A Startup Must Manage its Future Growth
A Startup’s ability to manage future growth effectively is paramount to the success of the Startup because its failure to do so could materially and adversely affect its business, financial condition, and results of operations. A Startup’s ability to successfully offer products and services and implement its business plan in a rapidly evolving market requires an effective planning and management process. Future expansion efforts, internally or through acquisitions, could be expensive and put a strain on the Startup’s management, financial, operational, and technical resources. To manage future growth effectively, a Startup must maintain and enhance financial and accounting systems and controls, as well as integrate new personnel and manage expanded operations. There can be no assurance that a Startup will be able to effectively manage its expanding operations. If a Startup is unable to manage growth effectively, its business, financial condition, and results of operations could be materially and adversely affected.

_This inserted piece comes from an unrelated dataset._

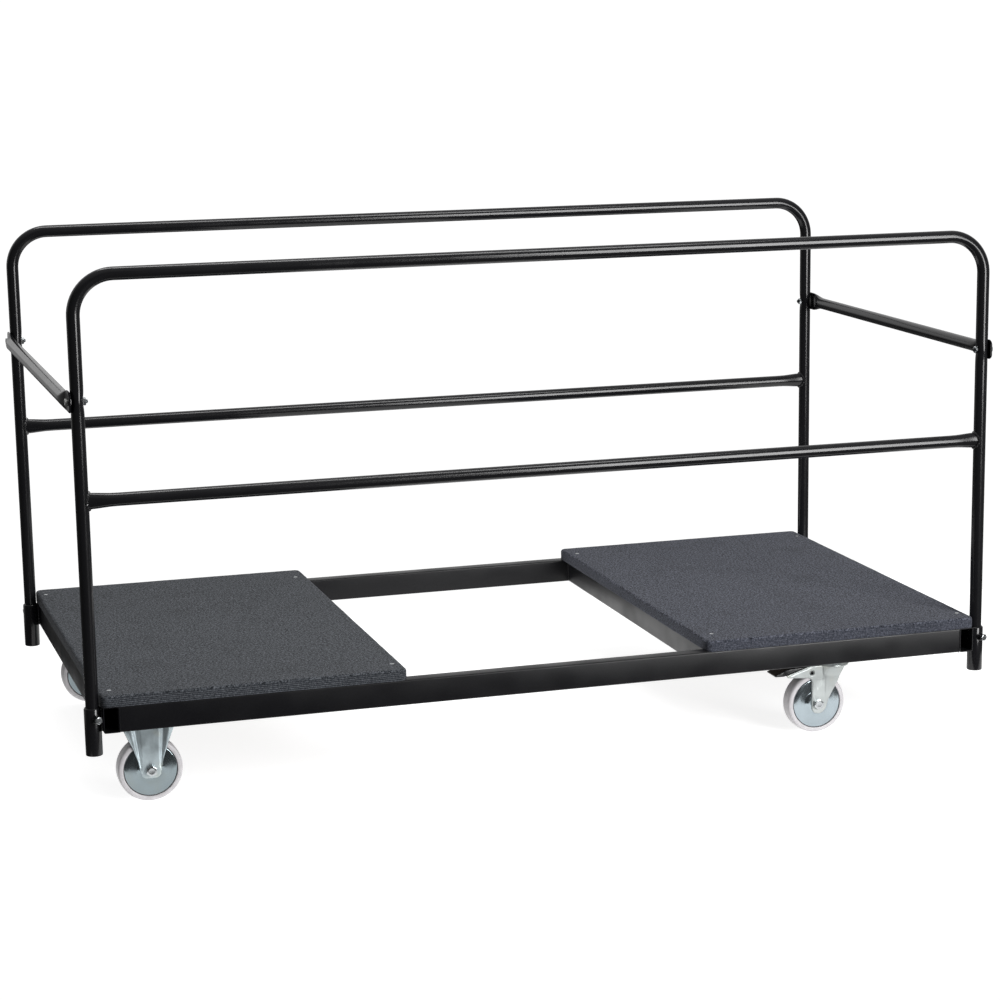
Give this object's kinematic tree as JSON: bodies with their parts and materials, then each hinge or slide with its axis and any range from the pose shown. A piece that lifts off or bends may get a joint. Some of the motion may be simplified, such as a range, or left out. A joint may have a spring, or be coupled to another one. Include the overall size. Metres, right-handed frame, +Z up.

Changing Economic Conditions
The success of any investment activity is determined to some degree by general economic conditions. The availability, unavailability, or hindered operation of external credit markets, equity markets and other economic systems which an individual Startup may depend upon to achieve its objectives may have a significant negative impact on a Startup’s operations and profitability. The stability and sustainability of growth in global economies may be impacted by terrorism, acts of war or a variety of other unpredictable events. There can be no assurance that such markets and economic systems will be available or will be available as anticipated or needed for an investment in a Startup to be successful. Changing economic conditions could potentially, and frequently do, adversely impact the valuation of a Startup and its securities.
Difficulty in Valuing Startup Investments
It is enormously difficult to determine objective values for any Startup. In addition to the difficulty of determining the magnitude of the risks applicable to a given Startup and the likelihood that a given Startup’s business will be a success, there generally will be no readily available market for a Startup’s equity securities, and hence, an investor’s investments will be difficult to value.
Generally, an investor’s investment in a Startup will represent a minority stake in a privately held company. As is the case with minority holdings in general, such minority stakes will have neither the control characteristics of majority stakes nor the valuation premiums accorded majority or controlling stakes. Investors will be reliant on the existing management and board of directors of such Startups.
No Assurance of Additional Capital for Startups
Continued development and marketing of a Startup’s products or services, or administrative, legal, regulatory or other needs, may require that it obtain additional financing. Startups generally have substantial capital needs that are typically funded over several stages of investment. Such additional financing may not be available on favorable terms, or at all, which could adversely affect the ability of a Startup to grow or continue operations.
Absence of Liquidity and Public Markets
Investments in Startups are generally private, illiquid holdings. As such, there are no public markets for the securities held by a Startup investor, and no readily available liquidity mechanism at any particular time for any of the investments.